Beautiful writing, Susan, deployed in support of an important message. Libraries - branch ones, main ones, university ones - are still oases of calm, culture and civilisation. Cutting them is vandalism. But then, those with the power to intervene set more store by stakeholders and profit margins.

Sandra Horn said...

Wonderful writing, Sue - it makes me shiver with delight!

Nick Green said...

I love all the descriptions of the Ghost World in this series. It's a beautiful and yet hideous place, reminding me almost of the beauty of urban decay... where concrete ruins and barbed wire attain a strange kind of desolate beauty. The iron thorns of the Ghost World definitely have something like that about them. The afterlife doesn't become anything close to a 'heaven' until a certain event in book 3, which I won't spoil here.

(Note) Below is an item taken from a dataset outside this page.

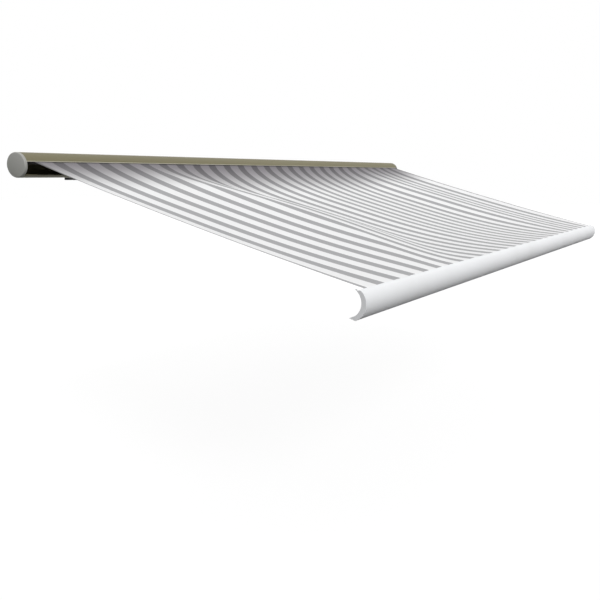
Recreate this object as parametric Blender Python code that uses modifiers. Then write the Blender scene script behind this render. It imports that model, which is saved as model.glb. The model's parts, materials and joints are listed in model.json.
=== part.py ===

And my lord, there is a lot of blood in those books. If they ever film them, Hollywood will have to send out for more corn syrup. I remember I kept thinking, 'Surely, she won't... Oh. She just did. But at least she can't... WHAAAT?' Etc.

Lydia Bennet said...

Beautiful writing Susan, and how I identify with the power of ancient myths and leg-ends (feet?). Not to mention the liberating power of libraries to transform and expand young minds.

Susan Price said...

Just got in from a three hour drive home, so find these comments very cheering! Thank you, all.